Reproduce, without any change, the span of lines from the opening of the records below to the line containing "upright_rays(FOOT_TOP_RADII), FOOT_TOP_LIFTS, pale_gold)", inclusive.

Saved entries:
<<<<
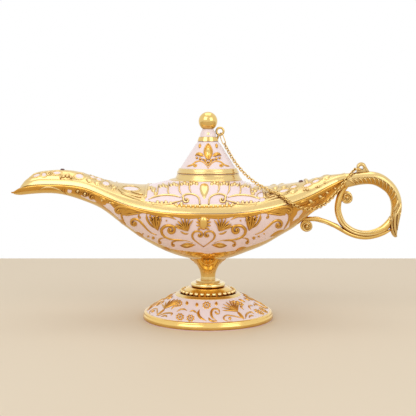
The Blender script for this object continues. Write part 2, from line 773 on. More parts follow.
def mouldings():
    """Gold rings of the mouth's collar, the lid's rim, the foot's rim and the foot's top."""
    mouth_rays = level_rays(OUTSIDE_MOUTH, MOUTH_HEIGHTS)
    moulding("mouth_moulding", upper, mouth_rays, MOUTH_LIFTS, pale_gold)
    lid_rays = level_rays(OUTSIDE_MOUTH, LID_RIM_HEIGHTS)
    moulding("lid_rim_moulding", lid, lid_rays, LID_RIM_LIFTS, pale_gold, "lid")
    foot_rays = level_rays(OUTSIDE_FOOT, FOOT_RIM_HEIGHTS)
    moulding("foot_rim_moulding", foot, foot_rays, FOOT_RIM_LIFTS, burnished_gold)
    moulding("foot_top_moulding", foot, upright_rays(FOOT_TOP_RADII), FOOT_TOP_LIFTS, pale_gold)


def dome_beads():
    """Bright caps on the beads round the dome, where polishing has rubbed them."""
    bm = bmesh.new()
    for i in range(DOME_BEADS):
        angle = 2 * math.pi * i / DOME_BEADS
        place = (DOME_BEAD_RING * math.cos(angle), DOME_BEAD_RING * math.sin(angle), DOME_BEAD_HEIGHT)
        matrix = Matrix.Translation(place)
        bmesh.ops.create_icosphere(bm, subdivisions=2, radius=DOME_BEAD_RADIUS, matrix=matrix)
    finish_piece("dome_beads", bm, rubbed_gold)


# Bowl: the scrollwork on its sides. What is mirrored is given left of the middle line.
HEART_ARM = [(195.0, 231.6), (192.3, 235.0), (193.4, 239.0), (197.6, 242.6), (203.5, 246.8)]
C_SCROLL_ARM = [
    (165.2, 226.2), (161.6, 229.8), (162.4, 234.2), (166.5, 237.6), (172.5, 239.5), (180.0, 239.9),
    (187.0, 240.8), (193.0, 243.0),
]
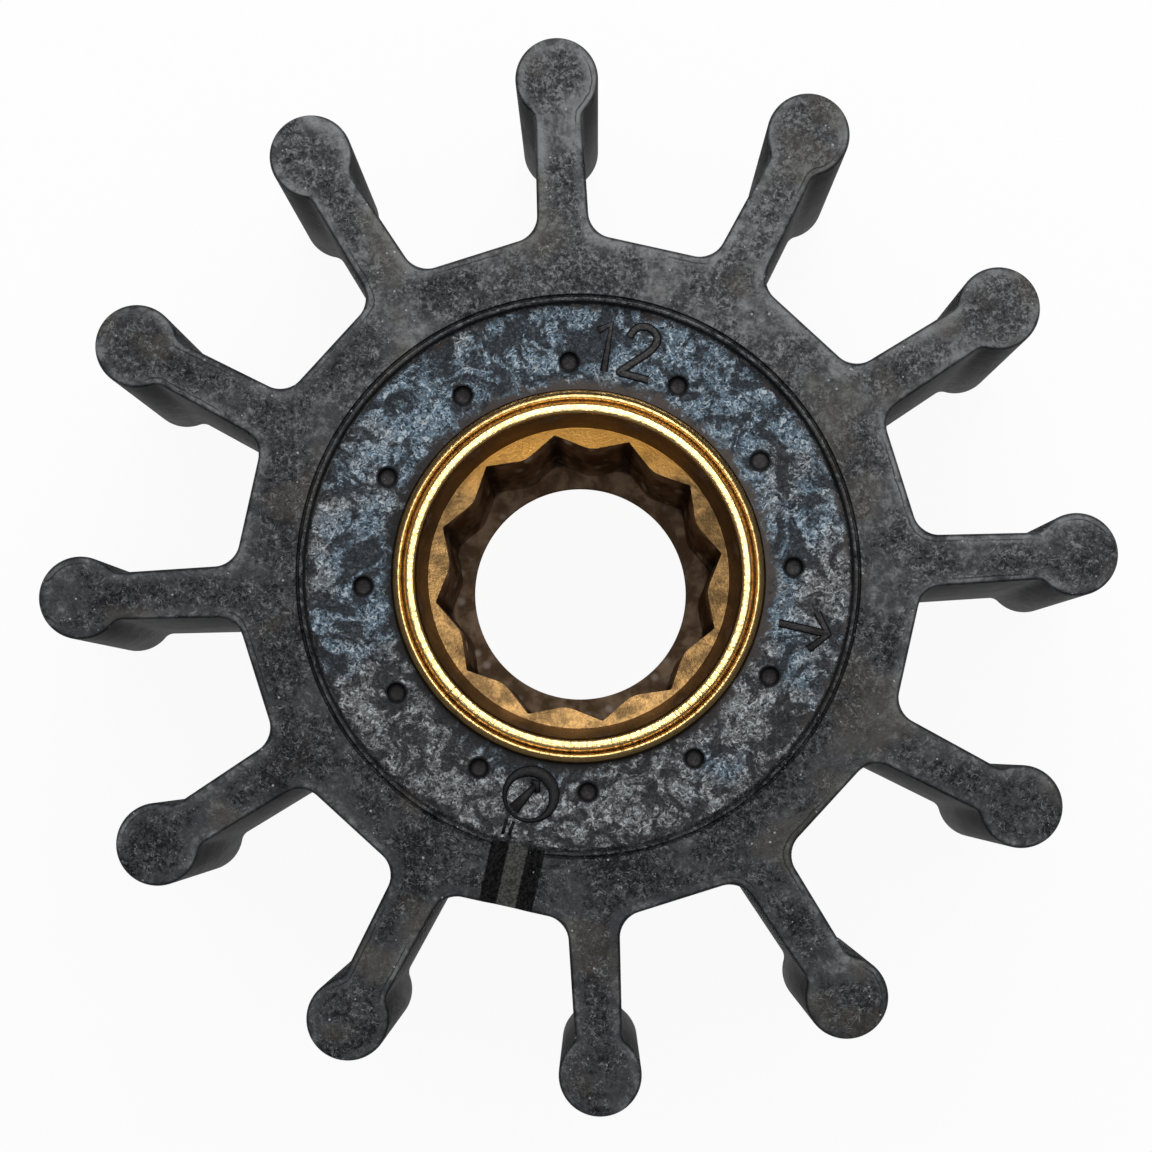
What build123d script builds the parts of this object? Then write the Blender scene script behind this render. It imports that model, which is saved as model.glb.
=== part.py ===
from build123d import *
from math import cos, radians, sin
import os

# A flexible pump impeller: a rubber hub and twelve rubber vanes moulded as one piece
# round a brass sleeve, which slides on the pump's twelve-point splined shaft.
# Millimetres and degrees. The axis of rotation is Z, the rear face lies on Z = 0
# and the front face, with the sleeve's beaded lip and the rim channel, looks up.

# Vanes, shared by every ring of twelve
vane_count = 12
vane_pitch = 360 / vane_count

# Brass sleeve, sized outwards from the splined shaft that it fits
spline_points = 12
spline_turn = 7.1  # first spline notch, counted from the vane on +X
spline_ridge_radius = 7.85  # sharp ridges, before they are rounded
spline_notch_depth = 0.97
spline_ridge_round = 1.5
spline_notch_round = 0.15
stop_thickness = 3.0  # ring at the rear end, where the shaft's splines come to rest
bore_radius = 7.1  # plain hole through that ring
shoulder_width = 0.33  # flat ledge between the notches and the counterbore wall
counterbore_flare = 0.6  # how much wider the counterbore is at its mouth
counterbore_depth = 4.0
inner_bead_width = 0.85
inner_bead_height = 0.42
outer_bead_width = 0.7
outer_bead_height = 0.25
bead_shoulder = 0.22  # run of the sloping sides of both beads
sleeve_setback = 0.5  # both sleeve ends lie this far inside the rubber's end faces
rear_chamfer = 0.5

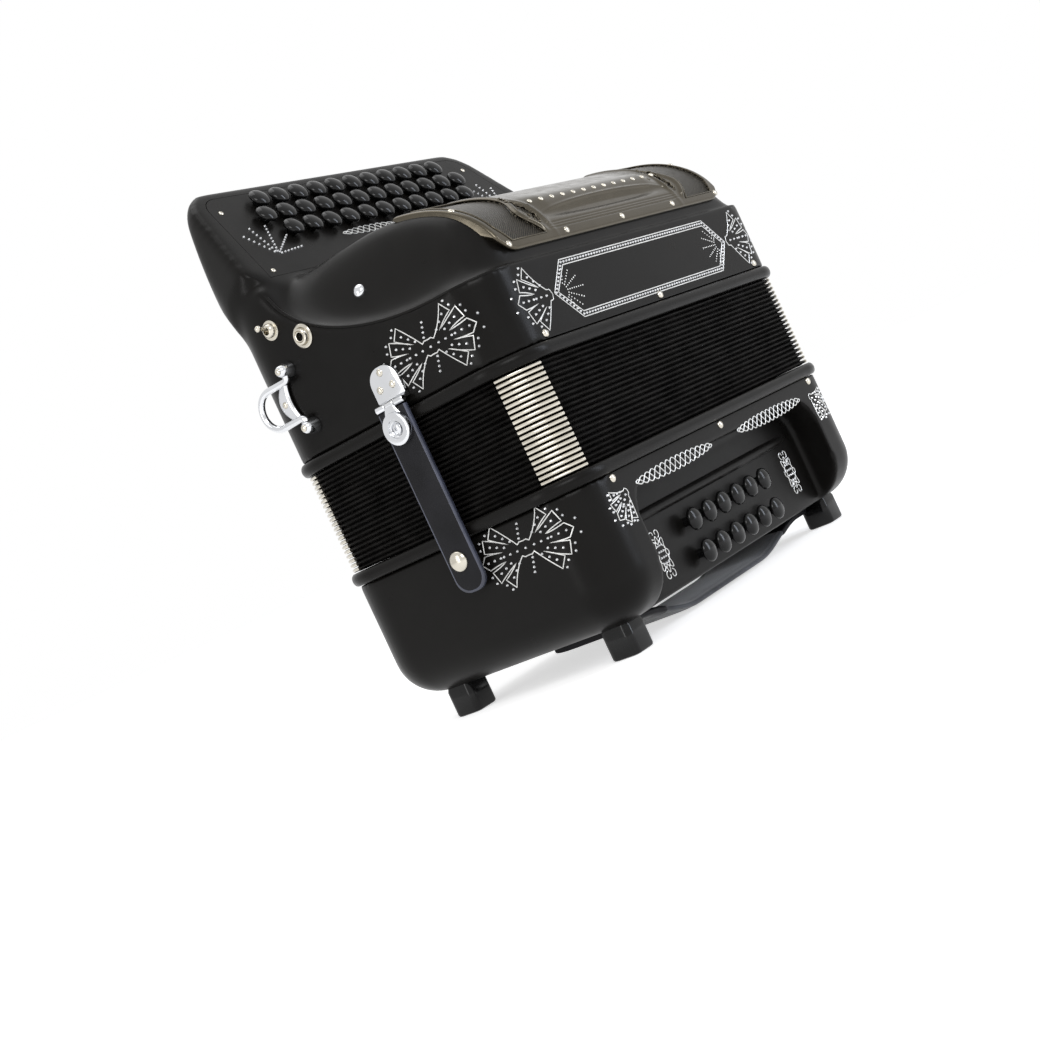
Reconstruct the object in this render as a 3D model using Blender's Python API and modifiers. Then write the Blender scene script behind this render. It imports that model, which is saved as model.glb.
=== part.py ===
"""Three-row diatonic button accordion, standing on the feet of its bass end.

X runs along the case, -Y is the decorated front and +Z is the way the bellows open. The origin is on the
floor, under the middle of the whole object's box. Sizes are in metres.
"""

import math

import bmesh
import bpy
from mathutils import Matrix, Vector

MM = 0.001

# ---------------------------------------------------------------- driving dimensions
CASE_LENGTH = 329.2 * MM
CASE_DEPTH = 192.2 * MM
CASE_CORNER = 31 * MM
CASE_WALL = 5 * MM
SEAT_GAP = 0.3 * MM

FOOT_HEIGHT = 18 * MM
FOOT_SIZE = 20 * MM
FOOT_CORNER = 4 * MM
FOOT_INSET_X = 31 * MM
FOOT_INSET_Y = 34 * MM
BASS_HEIGHT = 79.7 * MM
BASS_ROUNDING = 27 * MM
BASS_FLOOR = 6 * MM

RIB_HEIGHT = 8 * MM
RIB_PROUD = 4 * MM
RIB_ROUNDING = 2.5 * MM
BELLOWS_HEIGHT = 64.4 * MM
BELLOWS_WALL = 16 * MM
FOLD_COUNT = 21
FOLD_DEPTH = 3 * MM

LIP_HEIGHT = 45.3 * MM
LIP_WIDTH = 2 * MM
LIP_FLAT = 26 * MM
SHOULDER_WIDTH = 34.6 * MM
CROWN_POWER = 2.2

KEY_TILT = math.radians(59.07)
KEY_RISE = 152.2 * MM
KEY_BACK_INSET = 16.4 * MM
KEY_LOWER = 57 * MM
KEY_UPPER = 36 * MM
KEY_OVERHANG = 8 * MM
KEY_TAPER = 21.6 * MM
KEY_SHOULDER = 13 * MM
KEY_CORNER = 20 * MM
KEY_INNER_INSET = 12.6 * MM
KEY_DEPTH = 62 * MM

PLATE_THICKNESS = 3 * MM
PLATE_MARGIN = 9 * MM
PLATE_SIDE_MARGIN = 16.6 * MM
PLATE_LOWER_MARGIN = 6 * MM
PLATE_CORNER = 15 * MM

BUTTON_PITCH = 18.5 * MM
ROW_PITCH = 15.74 * MM
ROW_COUNTS = (11, 12, 11)
BUTTON_RADIUS = 7.2 * MM
BUTTON_DOME = 3.2 * MM
BUTTON_SKIRT = 1 * MM
BUTTON_TRAVEL = 3 * MM
STEM_RADIUS = 3 * MM
STEM_LENGTH = 7 * MM
BASS_STEM_LENGTH = 12 * MM
STEM_CLEARANCE = 0.6 * MM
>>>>
### COMPLETED TASK
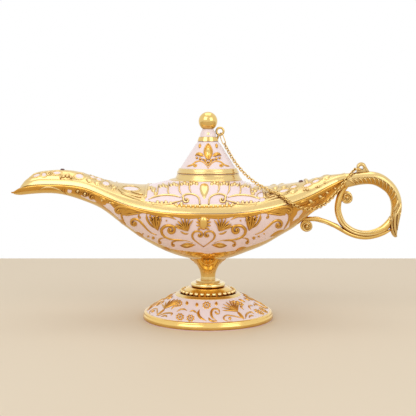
The Blender script for this object continues. Write part 2, from line 773 on. More parts follow.
def mouldings():
    """Gold rings of the mouth's collar, the lid's rim, the foot's rim and the foot's top."""
    mouth_rays = level_rays(OUTSIDE_MOUTH, MOUTH_HEIGHTS)
    moulding("mouth_moulding", upper, mouth_rays, MOUTH_LIFTS, pale_gold)
    lid_rays = level_rays(OUTSIDE_MOUTH, LID_RIM_HEIGHTS)
    moulding("lid_rim_moulding", lid, lid_rays, LID_RIM_LIFTS, pale_gold, "lid")
    foot_rays = level_rays(OUTSIDE_FOOT, FOOT_RIM_HEIGHTS)
    moulding("foot_rim_moulding", foot, foot_rays, FOOT_RIM_LIFTS, burnished_gold)
    moulding("foot_top_moulding", foot, upright_rays(FOOT_TOP_RADII), FOOT_TOP_LIFTS, pale_gold)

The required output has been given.